To invest is to allocate money with the expectation of a positive benefit/return in the future. In other words, to invest means owning an asset or an item with the goal of generating income from the investment or the appreciation of your investment which is an increase in the value of the asset over a period of time. Investing in property is easy but it is not something one can just rush into without being prepared. There are some strategies for investing successfully. These are:
As an investor, you have to be financially stable/ prepared, you have to understand how the market works, and lastly, you have to keep it simple, get details and do your research.

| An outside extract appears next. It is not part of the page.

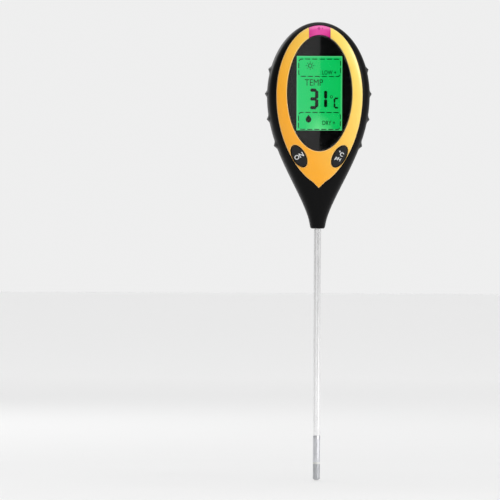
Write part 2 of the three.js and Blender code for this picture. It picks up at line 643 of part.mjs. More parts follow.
// From the foot of the snap, through the slot in the bay, to the back of the board.
function batteryLead(side) {
  const x = side * 1.7;
  const slotY = BAY_FLOOR_Y + 1.2;
  const start = batteryMiddleY - SNAP_DEPTH / 2 + 1.2;
  return wire(
    [
      [x, start, SNAP_FOOT_Z - SLIP],
      [x, start - 0.3, SNAP_FOOT_Z - 0.7],
      [x, slotY + 0.6, SNAP_FOOT_Z - 1.1],
      [x, slotY, BAY_FOOT_Z],
      [x, slotY, BAY_FOOT_Z - BAY_WALL],
      [x, slotY - 0.5, BAY_FOOT_Z - BAY_WALL - 1.6],
      [x, BOARD_BACK_Y + 1, BAY_FOOT_Z - BAY_WALL - 2.2],
      [x, BOARD_BACK_Y + 0.15, BAY_FOOT_Z - BAY_WALL - 2.2],
    ],
    LEAD_RADIUS,
    16,
  );
}

// ---------------------------------------------------------------- probe

const probeTube = () => ring(PROBE_RADIUS, PROBE_RADIUS - PROBE_WALL, [TUBE_END_Z, PROBE_TOP_Z], 24);

const upperElectrode = () => ring(PROBE_RADIUS, CORE_RADIUS, [SLEEVE_END_Z, TUBE_END_Z - SLIP / 2], 24);

// A washer between the electrodes, with a spigot into the bore of each.
function electrodeInsulator() {
  const [spigot, bore] = [CORE_RADIUS - 0.08, LEAD_RADIUS + 0.1];
  const [top, foot] = [SLEEVE_END_Z - SLIP / 2, INSULATOR_END_Z];
  return turned(
    [
      [bore, foot - 2],
      [spigot, foot - 2],
      [spigot, foot],
      [PROBE_RADIUS, foot],
      [PROBE_RADIUS, top],
      [spigot, top],
      [spigot, top + 3],
      [bore, top + 3],
      [bore, foot - 2],
    ],
    24,
  );
}

function tipElectrode() {
  const top = INSULATOR_END_Z - SLIP / 2;
  const profile = [[0, TIP_END_Z]];
  for (let k = 0; k <= 6; k++) {
    const turn = (Math.PI / 2) * (k / 6);
    const rise = TIP_ROUND * (1 - Math.cos(turn));
    profile.push([PROBE_RADIUS - TIP_ROUND * (1 - Math.sin(turn)), TIP_END_Z + rise]);
  }
  profile.push([PROBE_RADIUS, top], [CORE_RADIUS, top], [CORE_RADIUS, TIP_END_Z + 2.6], [0, TIP_END_Z + 2.6]);
  return turned(profile, 24);
}

const sensorZ = TIP_END_Z + 3.6;
const temperatureSensor = () => solid(new THREE.SphereGeometry(0.7, 10, 8).translate(0, 0, sensorZ));

const probeCollar = () => ring(COLLAR_RADIUS, PROBE_RADIUS + SLIP / 2, [COLLAR_Z, COLLAR_Z + COLLAR_LENGTH]);

function probeSeal() {
  const ringRadius = PROBE_RADIUS + 0.05 + SEAL_SECTION;
  return solid(new THREE.TorusGeometry(ringRadius, SEAL_SECTION, 6, 24).translate(0, 0, SEAL_Z));
}

// Where a lead leaves the top of the probe, goes round the lowest screw and meets the board.
const leadTail = (side) => [
  [side * 2.6, 0.4, PROBE_TOP_Z + 1.7],
  [side * 5, 0.8, CASE_SCREW_FOOT_Z - 2.6],
  [side * 5.2, 0.8, CASE_SCREW_FOOT_Z + 2],
  [side * 4, 0, CASE_SCREW_FOOT_Z + 7],
  [side * 2.6, BOARD_BACK_Y + 1.5, BOARD_FOOT_Z + 2.6],
  [side * 2.5, BOARD_BACK_Y + 0.15, BOARD_FOOT_Z + 3],
];

const probeAxis = [sensorZ + 0.85, SLEEVE_END_Z, TUBE_END_Z, 0].map((z) => [0, 0, z]);
const sensorLead = () =>
  wire([...probeAxis, [0.3, 0, PROBE_TOP_Z - 1], ...leadTail(1)], LEAD_RADIUS, 60);

const tubeTop = [-PROBE_RADIUS + PROBE_WALL / 2, 0, PROBE_TOP_Z + 0.15];
const tubeLead = () => wire([tubeTop, ...leadTail(-1)], LEAD_RADIUS, 12);

// ---------------------------------------------------------------- materials and assembly

function finish(colour, roughness, metalness = 0, extra = {}) {
  return new THREE.MeshStandardMaterial({ color: colour, roughness, metalness, ...extra });
}
const finishes = {
  blackCase: finish(0x17181a, 0.5),
  amberTrim: finish(0xf7ab22, 0.35),
  pinkFilter: finish(0xe0479f, 0.2),
  clearLens: finish(0x0b0c0d, 0.05),
  blackPrint: finish(0x050505, 0.4),
  litDisplay: finish(0x12c864, 0.4),
  whitePlastic: finish(0xe6e6e0, 0.5),
  zebraRubber: finish(0x8a8a86, 0.7),
  boardGreen: finish(0x1d5b34, 0.5),
  resin: finish(0x101010, 0.35),
  darkKey: finish(0x1f2124, 0.55),
  steel: finish(0xc8c8c8, 0.3, 1),
  battery: finish(0x8a8f96, 0.4, 0.6),
  redWire: finish(0xc02020, 0.5),
  blackWire: finish(0x151515, 0.5),
  brightTube: finish(0xe4e4e4, 0.15, 1),
  mattZinc: finish(0xc2c4c8, 0.45, 1),
  insulator: finish(0xe6e6e6, 0.5),
  greyTip: finish(0x9a9da2, 0.5, 1),
  sealRubber: finish(0x111111, 0.8),
};

const meter = new THREE.Group();
function add(name, body, material) {
  const mesh = new THREE.Mesh(geometryOf(body), finishes[material]);
  mesh.name = name;
  meter.add(mesh);
}

add("front_case", frontCase(), "blackCase");
add("rear_case", rearCase(), "blackCase");
add("battery_door", batteryDoor(), "blackCase");
add("bezel", bezel(), "amberTrim");
add("light_window", lightWindow(), "pinkFilter");
add("display_lens", displayLens(), "clearLens");
add("display_mask", displayMask(), "blackPrint");
add("lcd_panel", lcdPanel(), "litDisplay");
add("lcd_tray", lcdTray(), "whitePlastic");
add("backlight_guide", backlightGuide(), "whitePlastic");
add("backlight_led", backlightLed(), "whitePlastic");
add("lcd_contact_upper", contactStrip(1), "zebraRubber");
add("lcd_contact_lower", contactStrip(-1), "zebraRubber");
add("main_board", mainBoard(), "boardGreen");
add("processor", processor(), "resin");
add("capacitor", capacitor(), "resin");
add("light_sensor", lightSensor(), "clearLens");
for (const [name, side] of [["power", -1], ["mode", 1]]) {
  add(name + "_switch", tactSwitch(side), "resin");
  add(name + "_switch_plunger", switchPlunger(side), "whitePlastic");
  add(name + "_button", keyCap(side), "darkKey");
}
caseScrewPlaces.forEach(([x, z], k) => {
  add("case_screw_" + (k + 1), crossHeadScrew(CASE_SCREW, CASE_SCREW.seatY + SLIP, x, z), "steel");
});
boardScrewPlaces.forEach(([x, z], k) => {
  add("board_screw_" + (k + 1), crossHeadScrew(BOARD_SCREW, BOARD_BACK_Y + SLIP, x, z), "steel");
});
add("battery_body", batteryCan(), "battery");
add("battery_positive_stud", studAt(1, POSITIVE_STUD, studSpan), "steel");
add("battery_negative_stud", studAt(-1, NEGATIVE_STUD, studSpan), "steel");
add("battery_snap", batterySnap(), "resin");
add("battery_lead_red", batteryLead(1), "redWire");
add("battery_lead_black", batteryLead(-1), "blackWire");
add("probe_tube", probeTube(), "brightTube");
add("upper_electrode", upperElectrode(), "mattZinc");
add("electrode_insulator", electrodeInsulator(), "insulator");
add("tip_electrode", tipElectrode(), "greyTip");
add("temperature_sensor", temperatureSensor(), "resin");
add("probe_collar", probeCollar(), "whitePlastic");
add("probe_seal", probeSeal(), "sealRubber");
add("sensor_lead", sensorLead(), "redWire");
add("tube_lead", tubeLead(), "blackWire");

export default meter;
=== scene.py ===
import math

import bmesh
import bpy
from mathutils import Matrix, Vector


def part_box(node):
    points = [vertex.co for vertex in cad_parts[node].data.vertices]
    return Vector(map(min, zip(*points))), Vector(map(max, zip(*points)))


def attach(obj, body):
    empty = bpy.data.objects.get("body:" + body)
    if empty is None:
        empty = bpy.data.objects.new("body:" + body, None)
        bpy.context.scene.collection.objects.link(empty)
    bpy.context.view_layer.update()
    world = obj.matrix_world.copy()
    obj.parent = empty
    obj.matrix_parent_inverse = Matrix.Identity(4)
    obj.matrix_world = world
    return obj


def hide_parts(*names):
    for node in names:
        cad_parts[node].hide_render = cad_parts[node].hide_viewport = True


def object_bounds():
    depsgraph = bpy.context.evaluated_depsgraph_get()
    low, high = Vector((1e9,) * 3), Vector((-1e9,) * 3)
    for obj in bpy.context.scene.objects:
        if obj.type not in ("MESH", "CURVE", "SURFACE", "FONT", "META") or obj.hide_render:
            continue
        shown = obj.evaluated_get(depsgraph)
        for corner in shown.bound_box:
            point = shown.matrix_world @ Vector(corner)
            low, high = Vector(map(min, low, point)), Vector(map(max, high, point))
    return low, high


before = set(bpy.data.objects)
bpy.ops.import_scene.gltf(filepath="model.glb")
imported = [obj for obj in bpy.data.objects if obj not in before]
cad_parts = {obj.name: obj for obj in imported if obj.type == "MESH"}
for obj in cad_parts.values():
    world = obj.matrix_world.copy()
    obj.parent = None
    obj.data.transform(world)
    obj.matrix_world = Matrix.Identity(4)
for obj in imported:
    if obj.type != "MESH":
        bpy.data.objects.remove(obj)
cad_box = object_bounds()

# ---------------------------------------------------------------- stage
# The meter stands with its probe's tip just over a plain pale floor, in a white room with a dark
# wall behind the camera. A big soft lamp lights it from the right, and a dim upright panel on the
# left shows in the glossy lens.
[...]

There are ways of investing in property, and this is article is designed to show us some ways we could invest in a property through meeting the aforementioned strategies to successful investing. These ways include:
Real estate crowdfunding
Real estate crowdfunding is a strategy that allows enterprises to raise capital from large groups of individuals. It’s done via online platforms that provide a meeting ground/marketplace between real estate developers and interested investors. In exchange for their money, investors receive debt or equity in a development project and, in successful cases, monthly or quarterly distributions.
Real Estate Limited Partnership
A real estate limited partnership (RELP) provides investors with a diversified portfolio of real estate investment opportunities, allowing you to merge your funds with other investors to buy, lease, develop, and sell properties that would be hard to manage or afford independently.
Buying a Rental property
One classic way to invest is to buy a property and lease it, or part of it. Being a landlord can come in many forms, although this method of investing can be risky and capital intensive, as buyers will usually need to secure at least a 20% down payment. Also, being a landlord requires a broad array of skills, which could be as diverse as understanding basic tenant law to be able to fix a leaky faucet. There are some tips for buying a rental property:
a. Find the Right Location: The last thing you want is to be stuck with a rental property in an area that is declining rather than stable or picking up steam. A city or locale where the population is growing and a revitalization plan underway represents a potential investment opportunity. When choosing a profitable rental property, look for a location with low property taxes, a decent school district, and plenty of amenities, such as parks, malls, restaurants, and movie theatres. In addition, a neighbourhood with low crime rates, access to public transportation, and a growing job market may mean a larger pool of potential renters
b. Beware of High-Interest Rates: The cost of borrowing money might be relatively cheap in 2021, but the interest rate on an investment property is generally higher than a traditional mortgage interest rate. If you do decide to finance your purchase, you need a low mortgage payment that won’t eat into your monthly profits too much.
c. Invest in Landlord Insurance and protect your new investment: In addition to homeowners insurance, consider purchasing landlord insurance. This type of insurance generally covers property damage, lost rental income, and liability protection. In case a tenant or a visitor suffers injury as a result of property maintenance issues.
Property development is a very capital-intensive industry. In this case, properties are acquired in nice spots, redeveloped into luxury apartments, commercial structures, etc., and then sold at a really high profit margin. For example, if you spend $200million developing a house in an amazing location, expect to sell it for at least $400 million. A good location is critical when considering property development.
Here are few ways one could go about investing property. Just as mentioned earlier, remember if you are to play successfully at investing, work with the strategies for successful investing.